What you're trying to achieve is something quite uncommon. However, it is feasible.
Assumptions:
You have a certain parent/child table relationship. I call the two tables parent
and child
, and assume the following structure:
-- Everything in its own schema
CREATE SCHEMA json_parent_child ;
SET search_path = json_parent_child ;
CREATE TABLE parent
(
parent_id INTEGER PRIMARY KEY,
some_payload TEXT
) ;
CREATE TABLE child
(
parent_id integer NOT NULL REFERENCES parent(parent_id),
child_nr integer NOT NULL default 0,
some_more_payload TEXT,
PRIMARY KEY(parent_id, child_nr)
) ;
NOTE: The primary key of the child
table is NOT an arbitrary child_id
field, but a (let's call it) natural key (parent_id, child_nr)
, that reads like '1st child of parent', '2nd child of parent', ... , 'nth child of parent'.
For the sake of completeness, I fill the tables with some values:
INSERT INTO parent (parent_id, some_payload)
VALUES
(1, 'parent-1'),
(2, 'parent-2'),
(3, 'parent-3'),
(4, 'parent-4') ;
INSERT INTO child (parent_id, child_nr, some_more_payload)
VALUES
(1, 1, 'payload-1 of parent-1'),
(1, 2, 'payload-2 of parent-1'),
(1, 3, 'payload-3 of parent-1'),
(1, 4, 'payload-4 of parent-1'),
(3, 1, 'payload-1 of parent-3') ;
At this point, we create a VIEW
which shows all the information from the parent table, and also that of the children, in an aggregate form: a JSON column containing an array of JSON objects:
CREATE OR REPLACE VIEW all_together AS
SELECT
parent.*,
json_agg(row(child.some_more_payload) ORDER BY child.child_nr)
AS more_payload
FROM
parent
LEFT JOIN child USING(parent_id)
GROUP BY
parent.parent_id
ORDER BY
parent.parent_id ;
At this point, this is the data shown by our view:
SELECT * FROM all_together ;
+------------+--------------+--------------------------------------+
| parent_id | some_payload | more_payload |
+------------+--------------+--------------------------------------+
| 1 | parent-1 | [{"f1":"payload-1 of parent-1"}, |
| | | {"f1":"payload-2 of parent-1"}, |
| | | {"f1":"payload-3 of parent-1"}, |
| | | {"f1":"payload-4 of parent-1"}] |
+------------+--------------+--------------------------------------+
| 2 | parent-2 | [{"f1":null}] |
+------------+--------------+--------------------------------------+
| 3 | parent-3 | [{"f1":"payload-1 of parent-3"}] |
+------------+--------------+--------------------------------------+
| 4 | parent-4 | [{"f1":null}] |
+------------+--------------+--------------------------------------+
(The way that rows with no children are shown can be improved.
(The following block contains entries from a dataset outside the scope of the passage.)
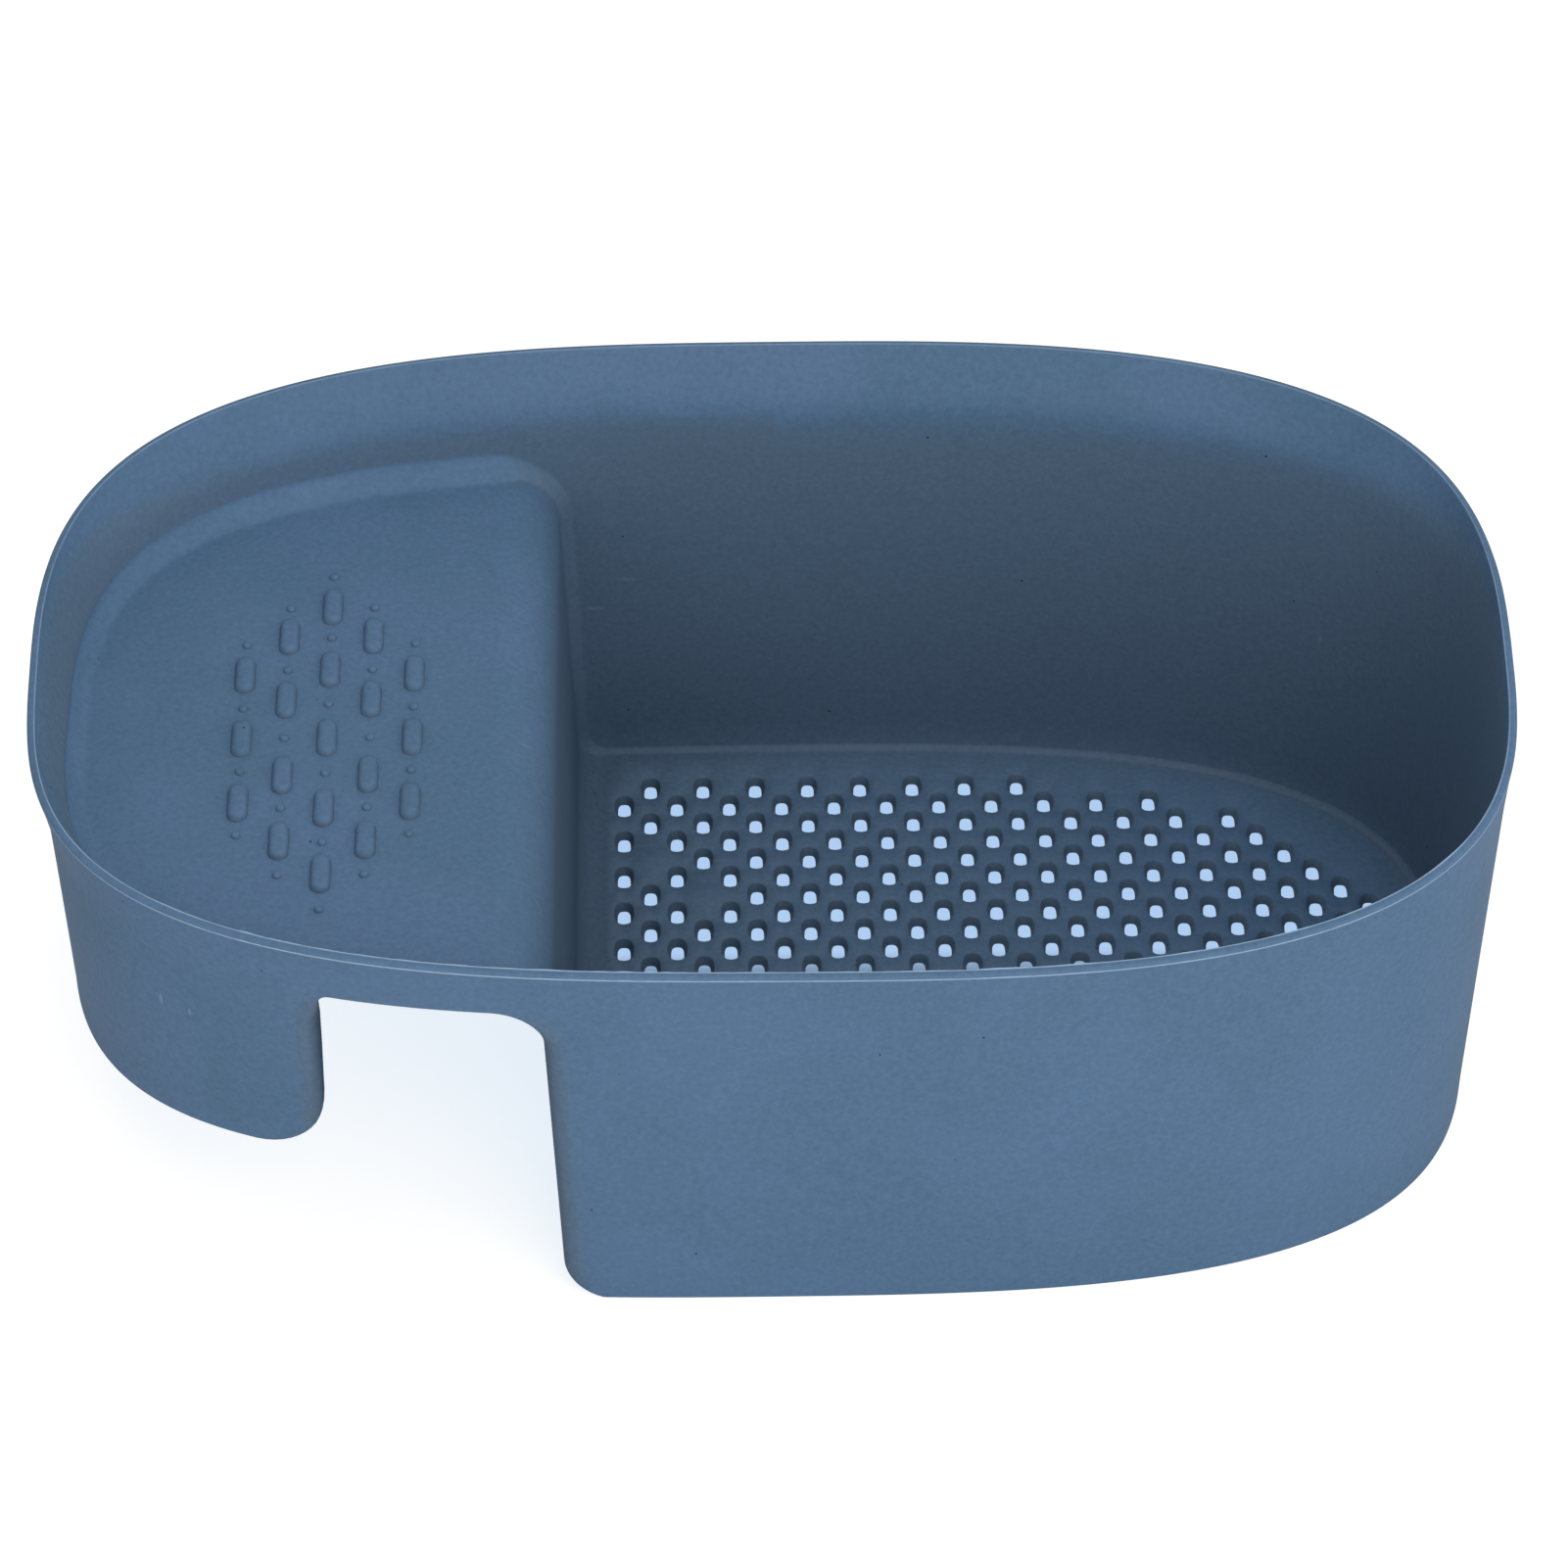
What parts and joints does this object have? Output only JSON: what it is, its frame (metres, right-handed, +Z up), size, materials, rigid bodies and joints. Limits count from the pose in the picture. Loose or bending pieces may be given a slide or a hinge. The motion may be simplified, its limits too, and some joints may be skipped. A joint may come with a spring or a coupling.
{
  "type": "sink drain basket",
  "caption": "Deep strainer bowl and shallow soap tray moulded in one, with a saddle channel between them that hangs over the wall between two sinks.",
  "frame": {"origin": "centre of the overall box in plan, on the plane the bowl's base stands on", "axes": "+X from the soap tray towards the bowl, +Y towards the high back, +Z up"},
  "size_m": [0.2632, 0.1536, 0.0954],
  "materials": {
    "rim_plastic": "moulded polypropylene, fine grain, soft sheen, slate blue",
    "bowl_plastic": "moulded polypropylene, fine grain, soft sheen, slate blue",
    "divider_plastic": "moulded polypropylene, fine grain, soft sheen, slate blue",
    "floor_plastic": "moulded polypropylene, fine grain, soft sheen, slate blue",
    "tray_plastic": "moulded polypropylene, fine grain, soft sheen, slate blue",
    "skirt_plastic": "moulded polypropylene, fine grain, soft sheen, slate blue",
    "channel_plastic": "moulded polypropylene, fine grain, soft sheen, slate blue"
  },
  "bodies": {
    "root": {"rim_band": "rim_plastic", "bowl_wall": "bowl_plastic", "divider_wall": "divider_plastic", "strainer_floor": "floor_plastic", "soap_tray": "tray_plastic", "skirt_wall": "skirt_plastic", "channel_wall": "channel_plastic"}
  },
  "joints": []
}
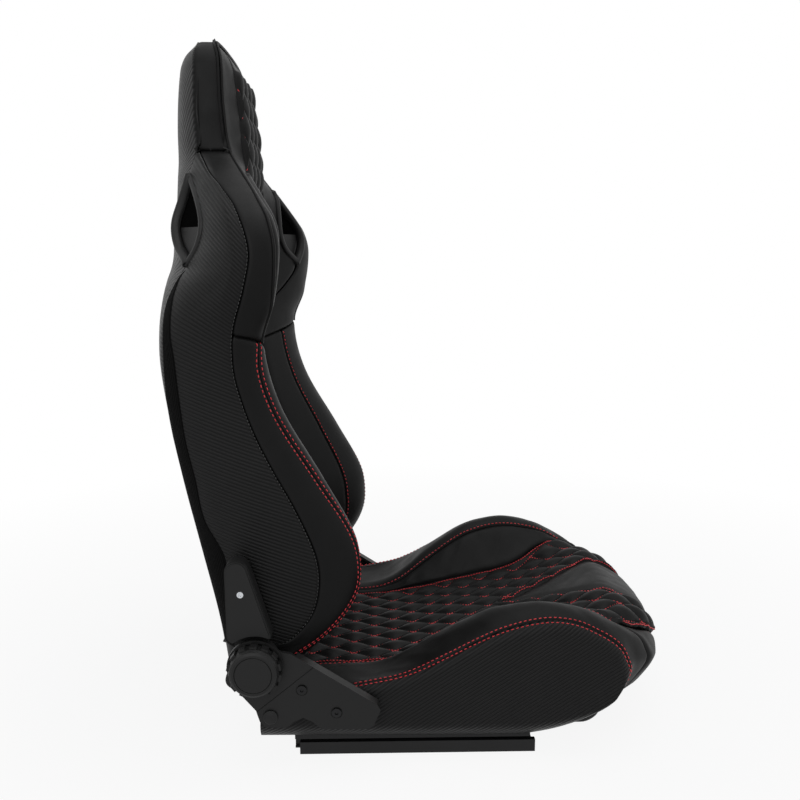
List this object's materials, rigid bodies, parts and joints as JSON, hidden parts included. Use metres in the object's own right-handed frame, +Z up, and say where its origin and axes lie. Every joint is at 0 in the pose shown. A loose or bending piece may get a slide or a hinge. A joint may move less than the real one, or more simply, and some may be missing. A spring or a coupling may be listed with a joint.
{
  "type": "racing seat",
  "caption": "Reclining bucket-style racing seat with integral headrest, harness slots, quilted centre, bolsters, rotary recliners and floor slides.",
  "frame": {"origin": "midway between the four floor bolt holes, on the floor face of the slide rails", "axes": "+Z up, -Y the way the occupant faces, +X the seat's own left"},
  "size_m": [0.6092, 0.7536, 0.989],
  "materials": {
    "rail_steel": "satin black e-coat",
    "grip_rubber": "matt moulded",
    "zinc_steel": "zinc plated",
    "frame_steel": "black powder coat",
    "spring_steel": "blackened spring wire",
    "moulded_plastic": "fine moulded texture",
    "black_bolts": "black oxide",
    "screw_steel": "bright zinc",
    "quilted_leather": "diamond quilted, red thread",
    "smooth_leather": "fine grain, semi matt",
    "carbon_vinyl": "embossed diagonal carbon weave"
  },
  "bodies": {
    "floor_rails": {"slider_lower_left": "rail_steel", "slider_lower_right": "rail_steel"},
    "carriage": {"slider_upper_left": "rail_steel", "slider_upper_right": "rail_steel", "cushion_frame": "frame_steel", "cushion_springs": "spring_steel", "side_plate_left": "frame_steel", "side_plate_right": "frame_steel", "bracket_cover_left": "moulded_plastic", "bracket_cover_right": "moulded_plastic", "bracket_bolts_left": "black_bolts", "bracket_bolts_right": "black_bolts", "recliner_fixed_left": "zinc_steel", "recliner_fixed_right": "zinc_steel", "cushion_pad": "quilted_leather", "thigh_bolster_left": "smooth_leather", "thigh_bolster_right": "smooth_leather", "cushion_side_left": "carbon_vinyl", "cushion_side_right": "carbon_vinyl"},
    "handle": {"slide_handle": "rail_steel", "handle_grip": "grip_rubber", "latch_left": "zinc_steel", "latch_right": "zinc_steel"},
    "recliner_drive": {"recliner_shaft": "zinc_steel", "knob_left": "moulded_plastic", "knob_right": "moulded_plastic"},
    "backrest": {"recliner_moving_left": "zinc_steel", "recliner_moving_right": "zinc_steel", "recliner_arm_left": "frame_steel", "recliner_arm_right": "frame_steel", "arm_cover_left": "moulded_plastic", "arm_cover_right": "moulded_plastic", "cover_screw_left": "screw_steel", "cover_screw_right": "screw_steel", "back_frame": "frame_steel", "back_springs": "spring_steel", "back_pad": "quilted_leather", "torso_bolster_left": "smooth_leather", "torso_bolster_right": "smooth_leather", "shoulder_wing_left": "smooth_leather", "shoulder_wing_right": "smooth_leather", "headrest_pad": "smooth_leather", "rear_panel": "carbon_vinyl", "slot_bezel_front_left": "moulded_plastic", "slot_bezel_front_right": "moulded_plastic", "slot_bezel_rear_left": "moulded_plastic", "slot_bezel_rear_right": "moulded_plastic"}
  },
  "joints": [
    {"name": "seat_slide", "type": "slide", "parent": "floor_rails", "child": "carriage", "axis": [0, -1, 0], "range_m": [-0.09, 0.1]},
    {"name": "handle_lift", "type": "hinge", "parent": "carriage", "child": "handle", "pos_m": [0, -0.06, 0.026], "axis": [-1, 0, 0], "range_deg": [0, 6], "stiffness_Nm_per_rad": 6, "springref_deg": -5.73},
    {"name": "back_recline", "type": "hinge", "parent": "carriage", "child": "backrest", "pos_m": [0, 0.219, 0.16], "axis": [-1, 0, 0], "range_deg": [-10, 55]},
    {"name": "knob_turn", "type": "hinge", "parent": "carriage", "child": "recliner_drive", "pos_m": [0, 0.219, 0.16], "axis": [-1, 0, 0], "range_deg": [-340, 1870]}
  ],
  "couplings": [
    {"joint": "knob_turn", "follows": "back_recline", "ratio": 34}
  ]
}
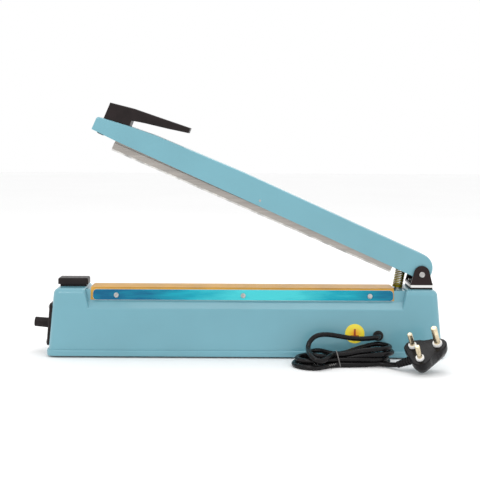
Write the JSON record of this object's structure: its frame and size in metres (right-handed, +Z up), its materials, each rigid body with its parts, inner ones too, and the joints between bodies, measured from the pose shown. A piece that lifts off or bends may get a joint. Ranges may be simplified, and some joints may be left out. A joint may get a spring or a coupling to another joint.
{
  "type": "impulse heat sealer",
  "caption": "Hand impulse sealer: a hinged arm presses a floating bar onto a heated bed; mains cord in a hank.",
  "frame": {"origin": "middle of the footprint on the surface it stands on, cord and plug not counted", "axes": "+X along the body towards the hinge, -Y the front with the mains cord, +Z up"},
  "size_m": [0.5574, 0.1828, 0.34],
  "materials": {
    "body_paint": "satin light blue enamel",
    "zinc_steel": "zinc plated steel",
    "bright_steel": "polished steel",
    "yellow_zinc": "yellow zinc plated spring wire",
    "extrusion": "mill finish extrusion",
    "black_steel": "black enamel",
    "black_rubber": "matt black rubber",
    "black_plastic": "black moulded plastic",
    "lamp_red": "clear red lens",
    "pot_metal": "tinned steel",
    "bakelite": "brown phenolic board",
    "glass_tape": "white glass cloth tape",
    "nichrome": "flat nickel chrome strip",
    "brass": "bare brass",
    "ptfe_cloth": "golden brown coated glass cloth",
    "blue_film": "blue peel-off film",
    "silicone": "white silicone rubber",
    "core_steel": "varnished laminations",
    "coil_tape": "yellow coil tape",
    "board_green": "green circuit board",
    "component_black": "relay and capacitor cases",
    "nylon": "natural nylon",
    "wire_red": "silicone wire",
    "disc_yellow": "printed vinyl disc",
    "cord_black": "black cord sheath",
    "pin_nickel": "plated brass pins",
    "collar_white": "white moulded collars"
  },
  "bodies": {
    "base": {"base_shell": "body_paint", "bottom_plate": "zinc_steel", "rubber_feet": "black_rubber", "case_screws": "zinc_steel", "dial_panel": "black_plastic", "dial_panel_screws": "zinc_steel", "indicator_lamp": "lamp_red", "potentiometer": "pot_metal", "sealing_bed": "bakelite", "underlay_tape": "glass_tape", "heating_element": "nichrome", "element_blocks": "brass", "element_leads": "wire_red", "ptfe_cover": "ptfe_cloth", "retaining_strip_front": "extrusion", "retaining_strip_rear": "extrusion", "strip_films": "blue_film", "strip_screws": "zinc_steel", "hinge_pad": "black_rubber", "hinge_plate": "extrusion", "hinge_bracket": "black_steel", "hinge_screws": "zinc_steel", "hinge_pin": "bright_steel", "hinge_clip": "bright_steel", "spring_post": "zinc_steel", "arm_spring": "yellow_zinc", "switch_guide": "black_plastic", "cap_spring": "yellow_zinc", "micro_switch": "black_plastic", "switch_bracket": "zinc_steel", "switch_screws": "zinc_steel", "transformer_core": "core_steel", "transformer_coil": "coil_tape", "transformer_strap": "zinc_steel", "timer_board": "board_green", "board_standoffs": "nylon", "board_components": "component_black", "cord_grommet": "black_rubber", "warning_disc": "disc_yellow", "earth_stud": "zinc_steel", "cord_lead": "cord_black", "cord_hank": "cord_black", "cord_tail": "cord_black", "plug_relief": "cord_black", "plug_body": "cord_black", "plug_pins": "pin_nickel", "plug_collars": "collar_white"},
    "arm": {"arm_shell": "body_paint", "handle": "black_plastic", "handle_screws": "zinc_steel", "switch_striker": "black_rubber", "spring_seat": "zinc_steel", "press_bar_pin": "bright_steel"},
    "press_bar": {"press_bar": "extrusion", "silicone_strip": "silicone"},
    "switch_cap": {"switch_cap": "black_plastic", "switch_stem": "black_plastic"},
    "switch_lever": {"switch_lever": "zinc_steel"},
    "timer_knob": {"timer_knob": "black_plastic", "dial_shaft": "bright_steel"}
  },
  "joints": [
    {"name": "arm_hinge", "type": "hinge", "parent": "base", "child": "arm", "pos_m": [0.24874, 0, 0.112], "axis": [0, 1, 0], "range_deg": [-24.2, 0], "stiffness_Nm_per_rad": 10, "springref_deg": 20.05, "deforming": ["arm_spring"]},
    {"name": "press_bar_rock", "type": "hinge", "parent": "arm", "child": "press_bar", "pos_m": [0.02983, 0, 0.21038], "axis": [0, 1, 0], "range_deg": [0, 0.77]},
    {"name": "switch_cap_slide", "type": "slide", "parent": "base", "child": "switch_cap", "axis": [0, 0, -1], "range_m": [0, 0.0025], "stiffness_N_per_m": 800, "springref_m": -0.001, "deforming": ["cap_spring"]},
    {"name": "switch_lever_turn", "type": "hinge", "parent": "base", "child": "switch_lever", "pos_m": [-0.23796, 0, 0.0765], "axis": [0, 1, 0], "range_deg": [0, 10]},
    {"name": "timer_knob_turn", "type": "hinge", "parent": "base", "child": "timer_knob", "pos_m": [-0.25128, 0, 0.039], "axis": [-0.9962, 0, 0.0872], "range_deg": [-140, 140]}
  ],
  "couplings": [
    {"joint": "press_bar_rock", "follows": "arm_hinge", "ratio": -0.031405},
    {"joint": "switch_lever_turn", "follows": "switch_cap_slide", "rad_per_m": 68.966}
  ]
}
This is first concept.)
We can now define a trigger function to handle the updates of this view:
CREATE FUNCTION update_all_together() RETURNS trigger AS
$BODY$
BEGIN
-- UPDATE the base table 'parent'
UPDATE
json_parent_child.parent
SET
parent_id = new.parent_id,
some_payload = new.some_payload
WHERE
parent_id = old.parent_id ;
-- UPDATE (actually, DELETE and REINSERT) the children
-- Can be optimised to really only update what has changed
DELETE FROM
json_parent_child.child
WHERE
parent_id = old.parent_id ;
INSERT INTO
json_parent_child.child
(parent_id, child_nr, some_more_payload)
SELECT
new.parent_id, row_number() over (), x.f1
FROM
json_to_recordset(new.more_payload) AS x(f1 text)
WHERE
x.f1 IS NOT NULL;
RETURN new ;
END ;
$BODY$
LANGUAGE plpgsql ;
and link the trigger function to an INSTEAD trigger:
CREATE TRIGGER all_together_update_trigger
INSTEAD OF UPDATE
ON json_parent_child.all_together
FOR EACH ROW
EXECUTE PROCEDURE json_parent_child.update_all_together();
When you perform an UPDATE
of the view:
UPDATE
all_together
SET
some_payload = 'updated 1',
more_payload =
'[
{"f1":"new_payload-1 of parent-1"},
{"f1":"new_payload-2 of parent-1"},
{"f1":"new_payload-3 of parent-1"},
{"f1":"new_payload-4 of parent-1"}
]'
WHERE
parent_id = 1 ;
This is what you get after:
SELECT * FROM all_together;
+------------+--------------+--------------------------------------+
| parent_id | some_payload | more_payload |
+------------+--------------+--------------------------------------+
| 1 | updated 1 | [{"f1":"new_payload-1 of parent-1"}, |
| | | {"f1":"new_payload-2 of parent-1"}, |
| | | {"f1":"new_payload-3 of parent-1"}, |
| | | {"f1":"new_payload-4 of parent-1"}] |
+------------+--------------+--------------------------------------+
| 2 | parent-2 | [{"f1":null}] |
+------------+--------------+--------------------------------------+
| 3 | parent-3 | [{"f1":"payload-1 of parent-3"}] |
+------------+--------------+--------------------------------------+
| 4 | parent-4 | [{"f1":null}] |
+------------+--------------+--------------------------------------+
The two little tricks, that basically follow the idea of the OP, with some small variations:
Use json_agg(row(child.some_more_payload) ORDER BY child.child_nr)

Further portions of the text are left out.